# [DATASET CONTENT]
►

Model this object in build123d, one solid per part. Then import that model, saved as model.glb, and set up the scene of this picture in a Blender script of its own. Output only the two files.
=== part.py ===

◄
►

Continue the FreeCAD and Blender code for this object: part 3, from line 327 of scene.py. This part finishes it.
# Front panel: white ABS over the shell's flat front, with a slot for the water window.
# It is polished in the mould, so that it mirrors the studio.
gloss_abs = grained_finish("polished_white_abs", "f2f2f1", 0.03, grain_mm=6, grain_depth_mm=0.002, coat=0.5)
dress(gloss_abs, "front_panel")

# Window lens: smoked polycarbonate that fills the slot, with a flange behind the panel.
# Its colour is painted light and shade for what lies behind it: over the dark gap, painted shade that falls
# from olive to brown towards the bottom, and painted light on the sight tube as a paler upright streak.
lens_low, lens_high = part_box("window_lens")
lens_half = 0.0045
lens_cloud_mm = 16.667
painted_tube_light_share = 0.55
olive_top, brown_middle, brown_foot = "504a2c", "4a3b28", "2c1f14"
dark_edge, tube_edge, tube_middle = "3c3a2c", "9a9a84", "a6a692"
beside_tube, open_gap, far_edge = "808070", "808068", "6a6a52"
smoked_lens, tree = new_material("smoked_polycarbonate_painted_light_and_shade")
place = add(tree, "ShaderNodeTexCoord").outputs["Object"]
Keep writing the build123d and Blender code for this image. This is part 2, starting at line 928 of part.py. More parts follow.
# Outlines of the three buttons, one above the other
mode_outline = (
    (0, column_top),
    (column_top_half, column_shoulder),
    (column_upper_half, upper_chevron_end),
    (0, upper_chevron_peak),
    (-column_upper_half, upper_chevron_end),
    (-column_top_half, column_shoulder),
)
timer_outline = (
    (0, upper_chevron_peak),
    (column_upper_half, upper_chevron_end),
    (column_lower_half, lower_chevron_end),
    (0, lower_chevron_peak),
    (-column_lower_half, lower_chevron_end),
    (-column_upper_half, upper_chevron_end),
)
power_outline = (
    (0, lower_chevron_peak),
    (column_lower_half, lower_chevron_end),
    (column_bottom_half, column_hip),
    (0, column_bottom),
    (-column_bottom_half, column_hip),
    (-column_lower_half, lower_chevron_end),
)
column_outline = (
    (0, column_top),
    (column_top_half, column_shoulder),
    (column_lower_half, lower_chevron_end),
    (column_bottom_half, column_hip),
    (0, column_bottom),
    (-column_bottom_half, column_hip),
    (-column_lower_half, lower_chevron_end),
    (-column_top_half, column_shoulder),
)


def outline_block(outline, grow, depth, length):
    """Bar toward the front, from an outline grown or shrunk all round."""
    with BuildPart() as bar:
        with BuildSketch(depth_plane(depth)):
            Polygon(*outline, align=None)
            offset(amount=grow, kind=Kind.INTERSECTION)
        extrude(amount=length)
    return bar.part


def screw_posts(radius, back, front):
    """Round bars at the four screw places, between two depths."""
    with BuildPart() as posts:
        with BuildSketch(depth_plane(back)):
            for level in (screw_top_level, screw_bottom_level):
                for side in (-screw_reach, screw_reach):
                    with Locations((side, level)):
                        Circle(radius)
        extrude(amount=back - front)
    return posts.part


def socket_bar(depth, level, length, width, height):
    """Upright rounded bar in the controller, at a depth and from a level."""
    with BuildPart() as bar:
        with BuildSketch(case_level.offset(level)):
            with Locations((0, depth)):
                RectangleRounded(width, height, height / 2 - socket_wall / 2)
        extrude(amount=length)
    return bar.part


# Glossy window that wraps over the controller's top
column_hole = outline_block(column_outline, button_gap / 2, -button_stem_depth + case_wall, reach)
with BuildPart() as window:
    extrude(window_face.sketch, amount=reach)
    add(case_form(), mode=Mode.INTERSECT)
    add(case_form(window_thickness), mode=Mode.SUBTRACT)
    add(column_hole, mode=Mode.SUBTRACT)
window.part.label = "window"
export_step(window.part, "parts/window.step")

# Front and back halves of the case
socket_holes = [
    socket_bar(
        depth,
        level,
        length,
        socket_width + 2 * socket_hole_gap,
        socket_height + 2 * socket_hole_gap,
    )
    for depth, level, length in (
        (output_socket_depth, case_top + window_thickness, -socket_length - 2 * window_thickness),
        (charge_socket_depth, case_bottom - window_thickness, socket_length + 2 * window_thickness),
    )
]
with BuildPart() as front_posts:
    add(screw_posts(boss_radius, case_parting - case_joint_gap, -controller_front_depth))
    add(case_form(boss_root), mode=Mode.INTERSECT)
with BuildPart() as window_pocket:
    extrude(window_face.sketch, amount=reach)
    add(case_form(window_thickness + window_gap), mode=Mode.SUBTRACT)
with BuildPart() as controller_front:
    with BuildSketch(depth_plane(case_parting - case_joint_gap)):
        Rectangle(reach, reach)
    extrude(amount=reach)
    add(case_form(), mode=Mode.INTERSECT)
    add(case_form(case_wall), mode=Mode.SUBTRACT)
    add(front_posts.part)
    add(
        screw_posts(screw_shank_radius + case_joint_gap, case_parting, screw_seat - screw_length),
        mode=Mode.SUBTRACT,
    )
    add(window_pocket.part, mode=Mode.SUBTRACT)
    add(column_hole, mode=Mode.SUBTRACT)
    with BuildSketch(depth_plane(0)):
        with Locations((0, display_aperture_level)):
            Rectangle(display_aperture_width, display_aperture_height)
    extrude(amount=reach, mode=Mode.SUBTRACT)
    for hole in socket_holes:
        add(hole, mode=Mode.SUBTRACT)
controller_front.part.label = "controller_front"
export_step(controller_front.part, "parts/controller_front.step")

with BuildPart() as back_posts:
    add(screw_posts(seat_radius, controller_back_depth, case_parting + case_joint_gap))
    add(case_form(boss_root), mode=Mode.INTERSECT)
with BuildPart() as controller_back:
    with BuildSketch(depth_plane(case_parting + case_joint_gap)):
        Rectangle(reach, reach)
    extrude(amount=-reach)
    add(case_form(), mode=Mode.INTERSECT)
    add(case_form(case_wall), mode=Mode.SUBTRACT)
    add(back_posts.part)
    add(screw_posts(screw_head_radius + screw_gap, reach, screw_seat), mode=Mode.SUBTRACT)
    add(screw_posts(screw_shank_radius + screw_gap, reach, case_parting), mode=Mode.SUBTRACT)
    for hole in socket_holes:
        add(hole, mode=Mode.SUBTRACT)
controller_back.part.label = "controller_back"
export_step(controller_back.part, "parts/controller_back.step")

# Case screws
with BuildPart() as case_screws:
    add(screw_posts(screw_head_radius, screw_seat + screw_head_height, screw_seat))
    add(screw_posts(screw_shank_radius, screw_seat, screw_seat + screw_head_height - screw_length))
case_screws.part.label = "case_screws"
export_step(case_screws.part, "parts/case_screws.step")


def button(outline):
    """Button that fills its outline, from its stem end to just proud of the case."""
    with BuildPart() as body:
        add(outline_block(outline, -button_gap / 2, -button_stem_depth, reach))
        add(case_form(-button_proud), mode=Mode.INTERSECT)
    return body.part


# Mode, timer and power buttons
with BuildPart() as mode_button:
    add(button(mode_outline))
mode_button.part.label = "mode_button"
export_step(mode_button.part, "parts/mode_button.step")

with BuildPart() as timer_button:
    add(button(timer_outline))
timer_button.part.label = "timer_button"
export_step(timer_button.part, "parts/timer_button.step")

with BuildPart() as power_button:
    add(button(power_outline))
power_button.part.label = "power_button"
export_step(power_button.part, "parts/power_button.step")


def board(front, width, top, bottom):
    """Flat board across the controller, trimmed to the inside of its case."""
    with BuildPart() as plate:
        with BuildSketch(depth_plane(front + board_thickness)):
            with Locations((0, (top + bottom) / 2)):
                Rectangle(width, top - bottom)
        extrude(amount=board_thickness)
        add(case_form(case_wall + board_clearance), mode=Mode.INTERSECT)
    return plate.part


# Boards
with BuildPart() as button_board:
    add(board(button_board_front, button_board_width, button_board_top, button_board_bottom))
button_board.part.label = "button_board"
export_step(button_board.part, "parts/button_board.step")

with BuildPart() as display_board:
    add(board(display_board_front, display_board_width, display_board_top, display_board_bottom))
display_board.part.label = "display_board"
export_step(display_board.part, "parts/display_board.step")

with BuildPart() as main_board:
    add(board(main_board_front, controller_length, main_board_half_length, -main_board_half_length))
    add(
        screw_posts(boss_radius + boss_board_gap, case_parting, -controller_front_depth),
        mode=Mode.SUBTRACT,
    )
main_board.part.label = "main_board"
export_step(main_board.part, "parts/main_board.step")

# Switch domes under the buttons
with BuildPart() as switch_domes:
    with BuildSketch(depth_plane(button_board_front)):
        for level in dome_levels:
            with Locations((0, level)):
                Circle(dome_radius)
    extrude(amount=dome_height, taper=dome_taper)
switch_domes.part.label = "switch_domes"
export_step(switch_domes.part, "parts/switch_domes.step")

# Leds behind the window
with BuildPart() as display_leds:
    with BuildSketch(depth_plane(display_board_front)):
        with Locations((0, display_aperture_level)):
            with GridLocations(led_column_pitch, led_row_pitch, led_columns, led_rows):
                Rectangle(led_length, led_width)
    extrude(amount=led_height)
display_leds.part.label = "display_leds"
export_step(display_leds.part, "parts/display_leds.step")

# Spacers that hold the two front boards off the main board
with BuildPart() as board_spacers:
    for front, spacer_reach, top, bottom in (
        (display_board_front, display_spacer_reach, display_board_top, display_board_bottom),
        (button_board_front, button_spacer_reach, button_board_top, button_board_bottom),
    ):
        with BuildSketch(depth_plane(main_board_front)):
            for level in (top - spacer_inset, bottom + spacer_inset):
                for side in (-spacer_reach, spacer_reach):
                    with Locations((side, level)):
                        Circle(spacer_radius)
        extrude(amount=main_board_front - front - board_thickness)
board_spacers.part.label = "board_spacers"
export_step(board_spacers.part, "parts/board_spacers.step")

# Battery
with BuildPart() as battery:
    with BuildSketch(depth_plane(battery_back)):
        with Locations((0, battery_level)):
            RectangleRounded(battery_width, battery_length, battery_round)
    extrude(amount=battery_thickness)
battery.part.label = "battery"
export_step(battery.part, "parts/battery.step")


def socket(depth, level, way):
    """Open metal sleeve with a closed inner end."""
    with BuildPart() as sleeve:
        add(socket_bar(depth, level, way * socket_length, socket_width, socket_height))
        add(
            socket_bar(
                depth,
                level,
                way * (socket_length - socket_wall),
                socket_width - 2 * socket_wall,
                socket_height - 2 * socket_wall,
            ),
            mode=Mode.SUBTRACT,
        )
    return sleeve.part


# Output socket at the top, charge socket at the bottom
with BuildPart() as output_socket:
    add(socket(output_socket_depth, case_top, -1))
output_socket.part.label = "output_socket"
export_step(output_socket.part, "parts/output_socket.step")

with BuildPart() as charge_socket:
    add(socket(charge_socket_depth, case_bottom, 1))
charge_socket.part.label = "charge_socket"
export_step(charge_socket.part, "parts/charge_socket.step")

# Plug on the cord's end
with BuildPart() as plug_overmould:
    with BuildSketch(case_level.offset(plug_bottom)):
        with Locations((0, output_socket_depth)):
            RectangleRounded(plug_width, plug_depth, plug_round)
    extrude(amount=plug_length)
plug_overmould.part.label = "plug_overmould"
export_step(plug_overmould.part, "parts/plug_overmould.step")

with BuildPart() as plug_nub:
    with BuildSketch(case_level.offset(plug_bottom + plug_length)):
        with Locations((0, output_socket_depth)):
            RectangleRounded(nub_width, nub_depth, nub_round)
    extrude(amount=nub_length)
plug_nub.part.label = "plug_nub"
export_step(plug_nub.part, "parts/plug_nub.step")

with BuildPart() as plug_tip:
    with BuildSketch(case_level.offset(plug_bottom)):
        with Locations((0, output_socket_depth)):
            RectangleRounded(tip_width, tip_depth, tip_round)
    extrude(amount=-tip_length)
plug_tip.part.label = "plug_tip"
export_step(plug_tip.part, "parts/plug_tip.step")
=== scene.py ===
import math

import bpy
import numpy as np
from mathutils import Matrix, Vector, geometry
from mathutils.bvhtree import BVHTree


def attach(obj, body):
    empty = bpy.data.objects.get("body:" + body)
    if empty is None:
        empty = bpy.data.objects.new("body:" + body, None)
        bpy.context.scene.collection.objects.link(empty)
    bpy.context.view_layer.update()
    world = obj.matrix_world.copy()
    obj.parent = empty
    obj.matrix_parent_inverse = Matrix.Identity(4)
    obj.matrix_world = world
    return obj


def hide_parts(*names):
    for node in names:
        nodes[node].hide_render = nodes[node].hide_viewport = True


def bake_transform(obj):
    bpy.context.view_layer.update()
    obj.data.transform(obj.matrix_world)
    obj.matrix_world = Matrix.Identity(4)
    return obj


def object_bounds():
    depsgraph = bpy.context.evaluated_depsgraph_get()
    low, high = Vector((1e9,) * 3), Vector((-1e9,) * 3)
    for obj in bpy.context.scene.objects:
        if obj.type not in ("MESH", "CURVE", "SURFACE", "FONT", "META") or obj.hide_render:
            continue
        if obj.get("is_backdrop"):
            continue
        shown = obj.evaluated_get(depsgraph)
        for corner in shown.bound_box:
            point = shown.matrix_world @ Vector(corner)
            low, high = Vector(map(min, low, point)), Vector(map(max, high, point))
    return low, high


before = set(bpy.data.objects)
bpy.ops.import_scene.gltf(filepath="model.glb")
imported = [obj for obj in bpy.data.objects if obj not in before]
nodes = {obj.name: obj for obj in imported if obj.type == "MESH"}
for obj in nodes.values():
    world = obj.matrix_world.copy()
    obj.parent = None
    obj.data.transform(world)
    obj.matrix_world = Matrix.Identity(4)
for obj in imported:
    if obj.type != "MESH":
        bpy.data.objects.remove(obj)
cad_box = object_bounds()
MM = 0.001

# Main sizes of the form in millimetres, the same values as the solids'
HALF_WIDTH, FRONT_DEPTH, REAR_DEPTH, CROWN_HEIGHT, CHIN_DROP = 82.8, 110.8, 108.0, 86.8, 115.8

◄
►

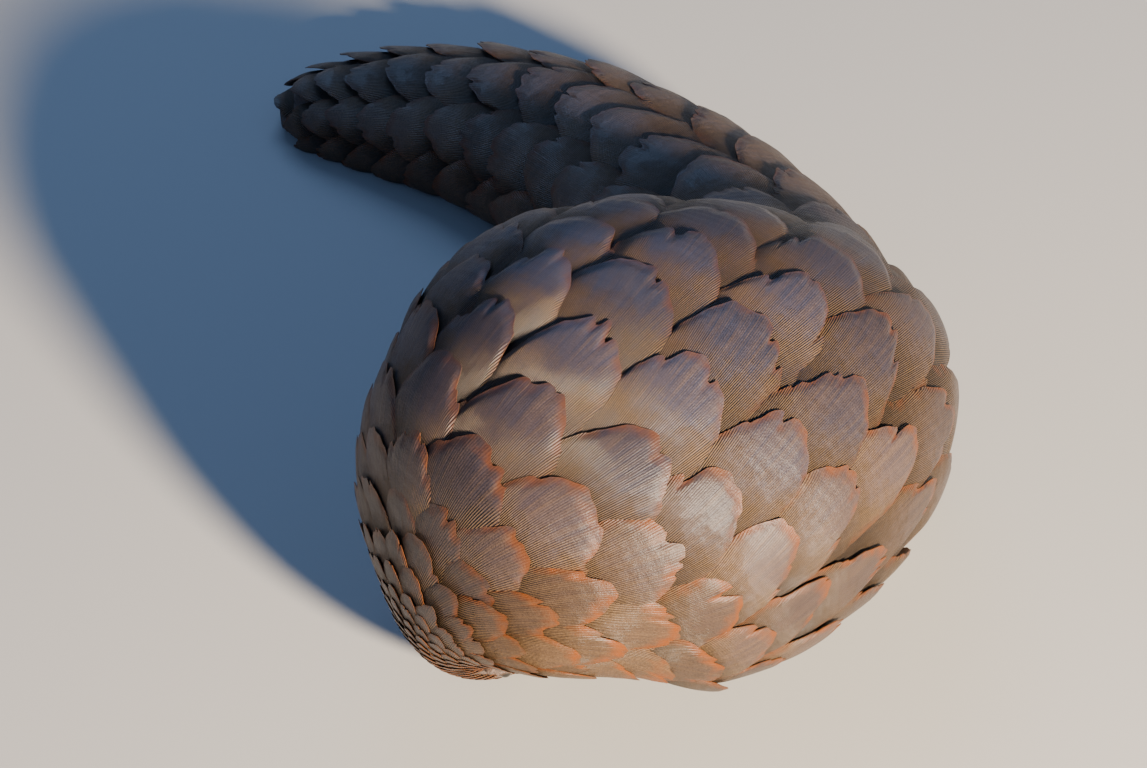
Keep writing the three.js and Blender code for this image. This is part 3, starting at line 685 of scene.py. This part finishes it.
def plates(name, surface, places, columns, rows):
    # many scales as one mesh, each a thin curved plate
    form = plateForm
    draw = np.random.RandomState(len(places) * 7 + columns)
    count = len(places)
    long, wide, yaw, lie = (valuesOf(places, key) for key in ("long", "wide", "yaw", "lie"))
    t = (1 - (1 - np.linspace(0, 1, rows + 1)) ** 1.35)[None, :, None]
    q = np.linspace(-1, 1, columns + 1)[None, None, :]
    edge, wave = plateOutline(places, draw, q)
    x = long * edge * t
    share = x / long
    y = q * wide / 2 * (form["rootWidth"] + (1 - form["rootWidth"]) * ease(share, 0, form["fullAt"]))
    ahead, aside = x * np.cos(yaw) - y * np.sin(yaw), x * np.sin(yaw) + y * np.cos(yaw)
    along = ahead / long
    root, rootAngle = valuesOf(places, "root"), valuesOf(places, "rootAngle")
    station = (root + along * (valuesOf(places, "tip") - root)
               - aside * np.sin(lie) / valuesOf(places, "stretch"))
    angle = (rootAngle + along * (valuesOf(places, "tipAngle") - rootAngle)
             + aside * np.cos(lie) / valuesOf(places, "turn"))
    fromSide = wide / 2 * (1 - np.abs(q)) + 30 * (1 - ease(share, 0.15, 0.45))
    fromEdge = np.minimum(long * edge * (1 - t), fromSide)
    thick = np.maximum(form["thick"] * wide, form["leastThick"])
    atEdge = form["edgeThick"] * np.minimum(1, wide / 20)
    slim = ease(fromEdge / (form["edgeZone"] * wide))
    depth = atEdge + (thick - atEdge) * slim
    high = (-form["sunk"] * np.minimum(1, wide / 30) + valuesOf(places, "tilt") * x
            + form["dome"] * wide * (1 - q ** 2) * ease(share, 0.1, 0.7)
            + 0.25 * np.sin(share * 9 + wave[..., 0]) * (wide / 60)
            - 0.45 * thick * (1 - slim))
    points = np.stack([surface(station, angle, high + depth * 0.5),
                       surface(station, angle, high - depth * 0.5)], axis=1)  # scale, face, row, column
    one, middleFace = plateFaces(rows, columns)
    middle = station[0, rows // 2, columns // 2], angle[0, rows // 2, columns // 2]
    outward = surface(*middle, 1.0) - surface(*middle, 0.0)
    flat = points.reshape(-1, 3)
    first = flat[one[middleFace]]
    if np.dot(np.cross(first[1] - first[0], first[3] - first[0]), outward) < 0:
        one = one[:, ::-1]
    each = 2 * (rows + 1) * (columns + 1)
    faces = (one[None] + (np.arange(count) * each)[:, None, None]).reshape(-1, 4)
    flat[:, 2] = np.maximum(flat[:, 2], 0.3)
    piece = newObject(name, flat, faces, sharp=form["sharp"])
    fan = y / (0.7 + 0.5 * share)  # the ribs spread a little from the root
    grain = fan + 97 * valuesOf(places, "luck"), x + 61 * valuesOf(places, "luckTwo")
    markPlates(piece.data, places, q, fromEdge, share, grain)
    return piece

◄

# [GIVEN EXERCISE]
Give again only the lines from the one bearing "# Plug on the cord's end" through the one bearing "for corner in", exactly as they stand.

# [WRITTEN SOLUTION]
# Plug on the cord's end
with BuildPart() as plug_overmould:
    with BuildSketch(case_level.offset(plug_bottom)):
        with Locations((0, output_socket_depth)):
            RectangleRounded(plug_width, plug_depth, plug_round)
    extrude(amount=plug_length)
plug_overmould.part.label = "plug_overmould"
export_step(plug_overmould.part, "parts/plug_overmould.step")

with BuildPart() as plug_nub:
    with BuildSketch(case_level.offset(plug_bottom + plug_length)):
        with Locations((0, output_socket_depth)):
            RectangleRounded(nub_width, nub_depth, nub_round)
    extrude(amount=nub_length)
plug_nub.part.label = "plug_nub"
export_step(plug_nub.part, "parts/plug_nub.step")

with BuildPart() as plug_tip:
    with BuildSketch(case_level.offset(plug_bottom)):
        with Locations((0, output_socket_depth)):
            RectangleRounded(tip_width, tip_depth, tip_round)
    extrude(amount=-tip_length)
plug_tip.part.label = "plug_tip"
export_step(plug_tip.part, "parts/plug_tip.step")
=== scene.py ===
import math

import bpy
import numpy as np
from mathutils import Matrix, Vector, geometry
from mathutils.bvhtree import BVHTree


def attach(obj, body):
    empty = bpy.data.objects.get("body:" + body)
    if empty is None:
        empty = bpy.data.objects.new("body:" + body, None)
        bpy.context.scene.collection.objects.link(empty)
    bpy.context.view_layer.update()
    world = obj.matrix_world.copy()
    obj.parent = empty
    obj.matrix_parent_inverse = Matrix.Identity(4)
    obj.matrix_world = world
    return obj


def hide_parts(*names):
    for node in names:
        nodes[node].hide_render = nodes[node].hide_viewport = True


def bake_transform(obj):
    bpy.context.view_layer.update()
    obj.data.transform(obj.matrix_world)
    obj.matrix_world = Matrix.Identity(4)
    return obj


def object_bounds():
    depsgraph = bpy.context.evaluated_depsgraph_get()
    low, high = Vector((1e9,) * 3), Vector((-1e9,) * 3)
    for obj in bpy.context.scene.objects:
        if obj.type not in ("MESH", "CURVE", "SURFACE", "FONT", "META") or obj.hide_render:
            continue
        if obj.get("is_backdrop"):
            continue
        shown = obj.evaluated_get(depsgraph)
        for corner in shown.bound_box:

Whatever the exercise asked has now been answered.